At precisely 2:45 PM we load up the bus for Jackie to take us “home” to the Hilo Hawaiian Hotel.  Beautiful grounds surround it.  Banyan Drive is lined with (what else?) banyan trees.  Famous/rich people plant them there so each tree has a name.  President Nixon planted one.  It died.  



Great view out the window too.






We leave soon after checking in, joined by the marvelous Rob McGovern, Naturalist and retired Education Specialist with the Volcano Art Center.  Although it was long ago that he left Ireland, his accent is definitely not Hawaiian.  He’s a natural born story teller.  

He tells us about everything!  For instance:  After a big fire outside Hilo years ago, all Asian seeds were dispersed onto the burnt ground by plane because they did not think native trees would grow fast enough.  There are three sexes of papaya (a non-native):  male, female, and hermaphrodite.    Only the hermaphrodite is useful and tasty.  They fruit and grow like weeds all year. 

"Non-Hawaiians think that volcanoes destroy; Hawaiians say that when Madam Pele comes, she creates."

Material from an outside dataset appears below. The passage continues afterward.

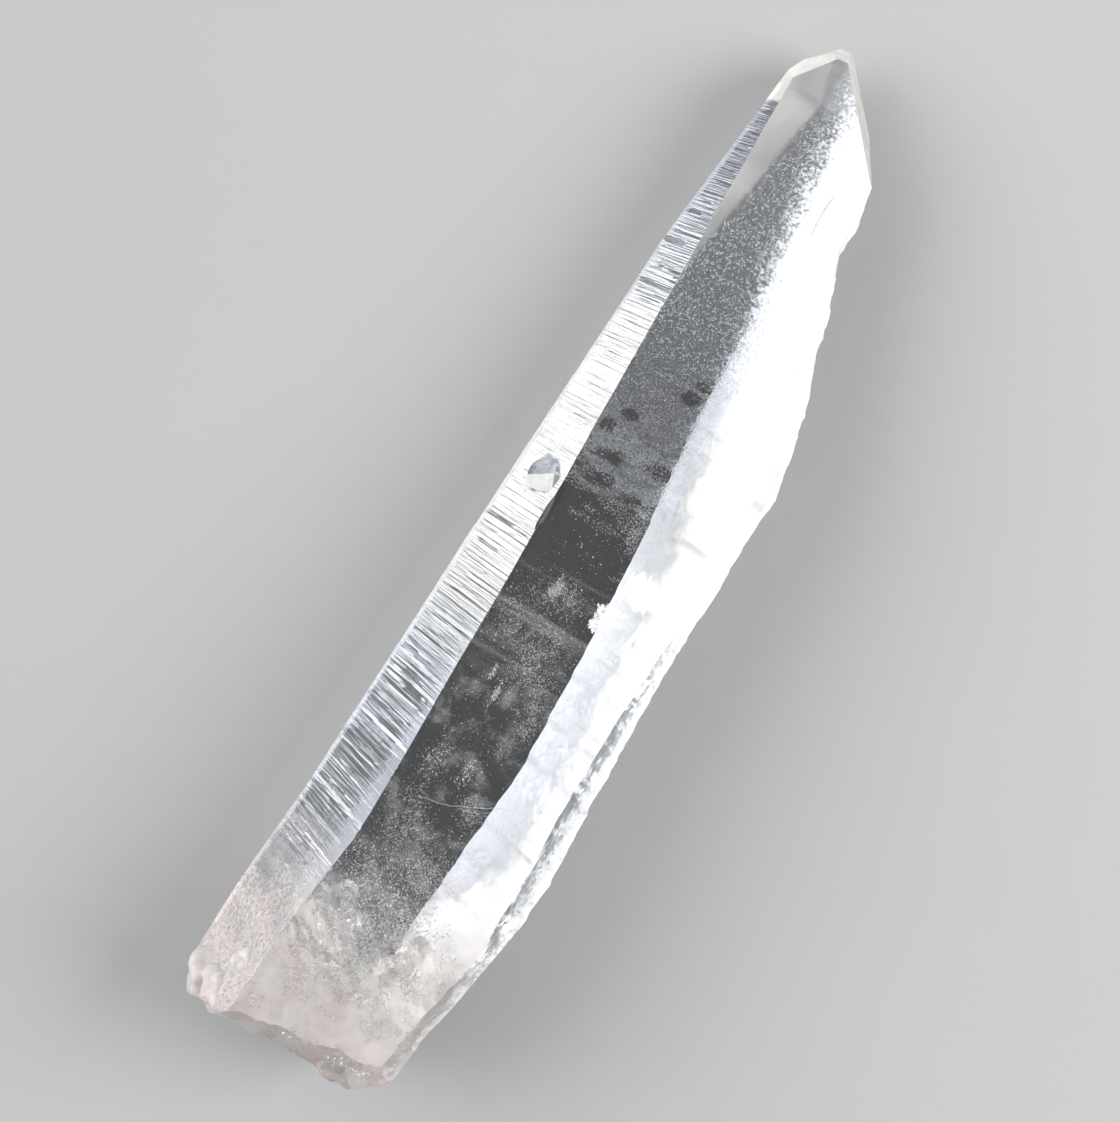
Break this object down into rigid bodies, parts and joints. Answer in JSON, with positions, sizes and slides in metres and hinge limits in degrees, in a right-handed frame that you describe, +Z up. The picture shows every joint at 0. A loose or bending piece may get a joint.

 First we see last year’s lava at the Pahoa Recycling Station. 

The strange thing about it is that a chain link fence seems to have stopped the flow. 


Only one house was destroyed here.  Rob thinks it likely that Hilo will be hit by another, bigger volcano.

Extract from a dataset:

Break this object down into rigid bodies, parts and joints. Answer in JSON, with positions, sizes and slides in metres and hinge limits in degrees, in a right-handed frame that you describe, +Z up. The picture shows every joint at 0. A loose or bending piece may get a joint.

 A pretty flower blooms only a few feet away.




 Rob answers questions about minerals that are distributed in the basalt.

Ferns already have begun colonizing in the ropy-looking lava.  Eventually, they will turn it into very fertile soil.




 This area, says Rob, once grew lumber, then cattle, then sugar — all of which were finished by the 1960’s, when hippies arrived.




  When we Road Scholars  stretch out in different directions to explore things, we’ve got handy-dandy receivers to hear whoever is speaking on the microphone. 











 Then before sunset we see older flows (about nine years ago) near the east rift zone of Kilauea Volcano. 

 Two kinds of ferns set up shop already.


A native seaside plant on the black sand brought here by the sea.
Some of the lava reminds me of the saggy baggy elephant’s skin.  There are two kinds of lava:  a’a, which is rough and pointy and hard to walk on, and pahoehoe, which is smooth.  [Although Hawaiian words, this is how volcanologists throughout the world label them.]  Mostly what we see tonight is pahoehoe.  But both kinds are basalt (the basic material).   It’s how the lava comes from the volcano that determines this difference in shape, whether it explodes out the opening or comes out in slower waves.  At least that’s what I understand.



Hawaiian and other artists enjoy creating art and political statements in the lava.

 The very best post-eruption tree (pioneer) tree is the native Ohia.  It's a fast grower and has beautiful red flowers when mature.

 Rob thinks that Mauna Loa will be the next to erupt.  He thinks that increases in sulphur gas and increases in swelling of the land will give about a month’s notice.  


 After a box dinner, when it’s completely dark, we drive 30 miles up the mountain to the top of Kilauea volcano, about 4,000 feet elevation.  



We see the fire of the Halema’uma’u vent safely at the Hawaiian Volcano Observatory. It’s been erupting for 34 years.
 





There used to be a parking lot and driveway closer to where the fire is but recent eruptions did away with them.  It’s quite dangerous to be close.  A core of hot magma just like this is under my feet in Georgia but I never think of it.  Definitely time for bed.